Friday, September 06, 2013

Foster Care

First, before I get to my real point of posting I have to say that I've been terrible at keeping up my blog.  It's one of those things where intentions just don't translate into reality.  I'd like to say it's because we have a baby at home, etc, etc, but mostly I just don't do it.  So I'm going to try to do better!

This week I was saddened to read about a foster youth who was arrested for allegedly killing his younger foster brother.  (See the orginal article here:  First, I was sad because I would hope that we could provide juveniles with some degree of privacy.  I understand this is a serious issue, but we also still live in a country where you are innocent until proven guilty.  Unfortunately for this young man an entire state has already met him for the first time as someone who would kill a 5 year old.  At 17 that's a tough first impression to get over if he is innocent.

Unfortunately I fear this story gives people a negative impression of foster care and probably feeds into a bad stereotype.  I know many people who often say they are "thinking" about foster care and articles like this really can taint the waters.  When it's left as the only story you hear it can continue to further the misunderstanding that it’s the youth's fault they are in foster care.

I could be wrong about this, but I'd be willing to bet this is the only article the Omaha World Herald has written on a foster care youth this year.  They may have written about the reforms, but have my doubts as to whether or not the press has introduced its readers to any other youth.  So what you have read is one story of one child.  In Nebraska we have over 4,000 children in foster care and you've seen only one story where things went terribly wrong in a system of children writing amazing life stories.  The problem even for those other children though is that they need help writing those great stories.  The system is far from perfect and there are a lot of reasons why.  But you want to know one of the biggest reasons?  There are not enough people willing to care for youth.  I can almost guarantee you if the system was filled with foster parents waiting to take a teenage boy into their home that boy in the story would not have ever even been in that situation.
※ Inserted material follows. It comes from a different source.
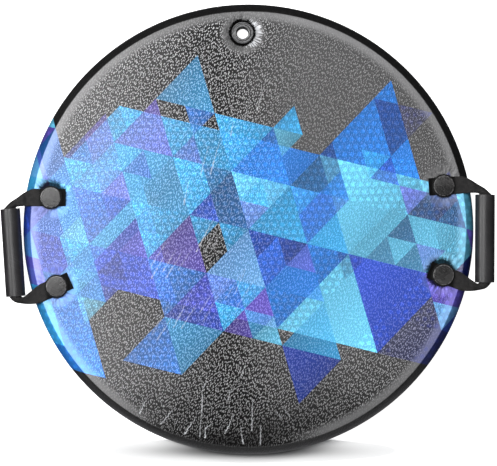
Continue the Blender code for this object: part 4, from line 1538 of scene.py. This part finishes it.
def make_strap(side):
    """One handle's webbing, from tail to tail."""
    rows = strap_rows()
    middles = [(inner + outer) / 2 for inner, outer, _ in rows]
    corner = TAB_STEPS + CORNER_STEPS
    last = len(rows) - 1
    points, weave, run = [], [], 0.0
    for index, (inner, outer, width) in enumerate(rows):
        along = middles[min(index + 1, last)] - middles[max(index - 1, 0)]
        if corner <= index <= last - corner:
            along = Vector((0, -1, 0))
        run += (middles[index] - middles[max(index - 1, 0)]).length
        for spot, p in enumerate(strap_section(inner, outer, along, width)):
            points.append((*on_disc(side, p.x, p.y), p.z + STRAP_TOP))
            column = spot if spot <= COLUMNS else RING_COUNT - 2 - spot
            weave.append((min(max(column, 0), COLUMNS) / COLUMNS * STRAP_WIDTH, run))
    faces = facing_out(side, strap_faces(last))
    strap = add_mesh(f"{side}_webbing", points, faces, WEBBING, sharp=60)
    layer = strap.data.uv_layers.new(name="weave")
    for loop in strap.data.loops:
        layer.data[loop.index].uv = weave[loop.vertex_index]
    print(strap.name, "runs", round(run * 1000), "mm")
    return strap


# %% Put the straps in place
FOLD_BAND = 0.003
FOLD_V = -0.004


def seat_strap(side):
    """Make a strap in place of the CAD strap loop and tabs, attached to no body. The ends of a 6 mm
    bend at the fold line are worked out but not used.
    """
    strap = make_strap(side)
    start, end = ((*on_disc(side, u, FOLD_V), STRAP_TOP) for u in (-FOLD_BAND, FOLD_BAND))
    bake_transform(strap)
    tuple(start)
    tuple(end)
    tabs = (f"{side}_upper_strap_tab", f"{side}_lower_strap_tab")
    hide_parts(f"{side}_strap_loop", *tabs)


for side in SIDES:
    seat_strap(side)


# %% [markdown]
# ## Grips
# A grip is a length of dark tube that the webbing runs through, free to turn on it. It is
# turned about its own axis, which lies along the handle. Its ends are cut square with a
# small round on the edge. Three more rings of points keep its long faces short.

# %% Grip tubes
GRIP_RINGS = (0.5, 0.25, 0.0, -0.25, -0.5)
GRIP_ROUND = 0.0008


def make_grip(side):
    """One grip tube on its strap."""
    outside = [(GRIP_RADIUS, share * GRIP_LENGTH) for share in GRIP_RINGS]
    line = [(GRIP_BORE, GRIP_LENGTH / 2), *outside, (GRIP_BORE, -GRIP_LENGTH / 2)]
    points, faces, rim = turned_mesh(rounded(line, GRIP_ROUND, closed=True), 96, closed=True)
    middle_v = (grip_end("upper") + grip_end("lower")) / 2
    axis_height = STRAP_TOP - GRIP_DROP
    laid = [(*on_disc(side, GRIP_U + x, middle_v + z), axis_height - y) for x, y, z in points]
    faces = facing_out(side, faces)
    grip = add_mesh(f"{side}_grip_tube", laid, faces, GRIP_PLASTIC, {"rim": rim})
    seat(grip, f"{side}_grip", f"{side}_grip_plastic", f"{side}_grip")


for side in SIDES:
    make_grip(side)

# %% [markdown]
# ## Camera, floor and light
# The sled was photographed from straight above, and lay turned a little. A long lens
# three metres up has the same weak perspective. The floor glows white to the camera and
# is dark to everything else, so that it doesn't light up the rim. Only in front it gives
# some light back. A glow would drown any real shadow, so the contact shadow in front is
# painted into the floor's tone, as a soft strip along the near rim, and the glow ends
# there.

# %% Camera
FRAME_WIDTH = 0.7290
CAMERA_HEIGHT = 3.3
CAMERA_Y = -0.0053
VIEW_TURN = math.radians(1.7)


def make_camera():
    """The camera, straight above the disc."""
    lens = bpy.data.cameras.new("top_camera")
    lens.sensor_width = 36.0
    lens.lens = lens.sensor_width * (CAMERA_HEIGHT - SEAM_HEIGHT) / FRAME_WIDTH
    lens.clip_end = 20.0
    camera = bpy.data.objects.new("top_camera", lens)
    camera.location = (0.0, CAMERA_Y, CAMERA_HEIGHT)
    camera.rotation_euler = (0.0, 0.0, -VIEW_TURN)
    bpy.context.scene.collection.objects.link(camera)
    bpy.context.scene.camera = camera


make_camera()

# %% Floor
WHITE = (1.0, 1.0, 1.0, 1.0)
FLOOR_REACH, FLOOR_LEVEL, FLOOR_LINES = 6, -0.0006, 49
SHADOW_SHIFT = (0.0035, 0.3255, 0.0)
SHADOW_SIZE = (0.085, 0.007)


def contact_shadow(spot):
    """A soft strip along the near rim: 1 in its middle, 0 far from it."""
    away = vector_calc("ADD", spin(spot, VIEW_TURN), SHADOW_SHIFT)
    away = vector_calc("MULTIPLY", away, (1.0 / SHADOW_SIZE[0], 1.0 / SHADOW_SIZE[1], 0.0))
    return calc("EXPONENT", times(dot(away, away), -0.5))


def floor_finish():
    """A plain pale floor that can be seen only from above."""
    material, shader = open_material("pale_floor")
    seen = add("LightPath").outputs["Is Camera Ray"]
    spot = place()
    front = remap(split(spot)["Y"], -0.30, -0.20, 1.0, 0.0)
    strip = contact_shadow(spot)
    shadow = calc("POWER", times_plus(strip, -0.7, 1.0), 2.2)
    white = times(shadow, remap(noise(spot, 3.0), 0.3, 0.7, 0.71, 0.73))
    tone = add("CombineColor", {0: white, 1: white, 2: white}).outputs[0]
    bounce = blend_colours(front, (0.03, 0.03, 0.032, 1.0), (0.3, 0.3, 0.31, 1.0))
    given = {
        "Base Color": blend_colours(seen, bounce, tone),
        "Emission Strength": times(seen, remap(strip, 0.005, 0.04, 0.95, 0.0)),
        "Emission Color": WHITE,
        "Roughness": 0.9,
        "Specular IOR Level": 0.0,
    }
    for title, value in given.items():
        join(value, shader.inputs[title])
    clear = add("BsdfTransparent").outputs[0]
    behind = add("NewGeometry").outputs["Backfacing"]
    both = add("MixShader", {0: behind, 1: shader.outputs[0], 2: clear}).outputs[0]
    join(both, material.node_tree.nodes["Material Output"].inputs["Surface"])
    return material


def make_floor():
    """The floor, a grid just under the base."""
    lines = np.linspace(-FLOOR_REACH, FLOOR_REACH, FLOOR_LINES)
    points = [(x, y, FLOOR_LEVEL) for y in lines for x in lines]
    cells = range(FLOOR_LINES - 1)
    starts = [row * FLOOR_LINES + column for row in cells for column in cells]
    corners = (0, 1, FLOOR_LINES + 1, FLOOR_LINES)
    faces = [tuple(start + corner for corner in corners) for start in starts]
    floor = add_mesh("floor", points, faces, floor_finish())
    floor.visible_shadow = False
    floor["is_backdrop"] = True


make_floor()

# %% [markdown]
# Two soft lamps above, a little to the left, give the left half its sheen and the grain
# its sparkle, and a stronger one further out on the left rakes across it. One beyond the
# far rim lights the slope there, a weak one in front lifts the near side, and one below
# shows the base when the sled is seen from under. The sky fills the rest.

# %% Lamps
LAMPS = (
    ("top_lamp", (-0.35, 0.9, 3.4), (1.2, 1.0), 7.0),
    ("haze_lamp", (-0.85, 0.5, 2.9), (1.2, 1.2), 11.0),
    ("far_lamp", (0.0, 1.55, 2.7), (1.5, 0.6), 10.0),
    ("left_lamp", (-2.2, 0.4, 1.7), (0.6, 0.6), 36.0),
    ("near_lamp", (0.3, -2.3, 0.9), (1.6, 0.5), 3.0),
    ("under_lamp", (0.0, 0.0, -2.0), (2.0, 2.0), 3.0),
)


def add_lamp(name, middle, size, radiance):
    """A soft rectangular lamp that faces the disc, with its brightness as radiance."""
    lamp = bpy.data.lights.new(name, "AREA")
    lamp.shape = "RECTANGLE"
    lamp.size, lamp.size_y = size
    lamp.energy = radiance * math.pi * size[0] * size[1]
    piece = bpy.data.objects.new(name, lamp)
    piece.location = middle
    piece.rotation_euler = (-Vector(middle)).to_track_quat("-Z", "Y").to_euler()
    bpy.context.scene.collection.objects.link(piece)
    print(name, "gives", round(lamp.energy, 1), "W")


for lamp in LAMPS:
    add_lamp(*lamp)


# %% Sky
def make_sky():
    """A white sky for the camera, and a weak grey one that lights from above."""
    world = bpy.data.worlds.new("studio_sky")
    world.use_nodes = True
    OPEN["tree"] = world.node_tree
    up = split(add("TexCoord").outputs["Generated"])["Z"]
    background = world.node_tree.nodes["Background"].inputs
    seen = add("LightPath").outputs["Is Camera Ray"]
    join(blend_colours(seen, (0.95, 0.97, 1.0, 1.0), WHITE), background["Color"])
    join(calc("MAXIMUM", seen, remap(up, 0.0, 0.7, 0.02, 0.35)), background["Strength"])
    bpy.context.scene.world = world


make_sky()
bpy.context.scene.view_settings.view_transform = "Standard"

# %% [markdown]
# ## Finish
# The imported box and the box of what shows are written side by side, so that the finer
# shapes can be checked against the solids' size.

# %% Check and finish
seen_box = [list(corner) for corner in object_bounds()]
for cad_corner, seen_corner in zip(cad_box, seen_box):
    print("box grew by", [round((b - a) * 1000, 2) for a, b in zip(cad_corner, seen_corner)], "mm")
I believe strongly in what Father Flanagan said "There are no bad boys.  There is only bad environment, bad training, bad example, bad thinking."  It's been something that I've believed since the days we lived in Bolivia to today.  We’ve also been blessed to see first-hand, both in Bolivia and through foster care here, the difference that a loving investment in the life of a youth can make.  We were blessed to have a boy of that same age stay with us and it’s a great story that continues to be written.   I don't want to minimize that there are sometimes real biological or chemical issues that can affect behavior.  That's true for any child, in our out of state care.  We need to stop judging children for their behavior though.  It's so easy to blame a child for his behavior without looking at our roles as parents, teachers, the church and society.

There are thousands of children in foster care today that need support and help.  There are no bad children.  As a matter of fact there are a number of great children waiting for a safe and secure home to thrive in.  There are children that have not found a healthy, supportive and loving environment to grow in and people to take the time to recognize their needs and maybe even recognize that they need extra help for a biological or chemical imbalance.  It's our job as a society to fill that gap.   To be the family who makes the effort to welcome a new child into our home and make that investment.  I can tell you first hand foster care is not rocket science.  It’s regular parenting PLUS you get support from professionals just a phone call away.  Imagine raising your own children with someone you could call for advice or support anytime of the day.  Most importantly though you get the reward of seeing the change that love and investment in the life of a child can make.

It made me sad that the facts existed to produce that article in the first place.  What about you?  Did that article make you sad, angry or disappointed?  If so, what can be your role in helping ensure another article like that is never written again?  There are both 5 year olds and 17 year olds waiting to find a safe home.  Can you be an agent of change?  Can you be that home?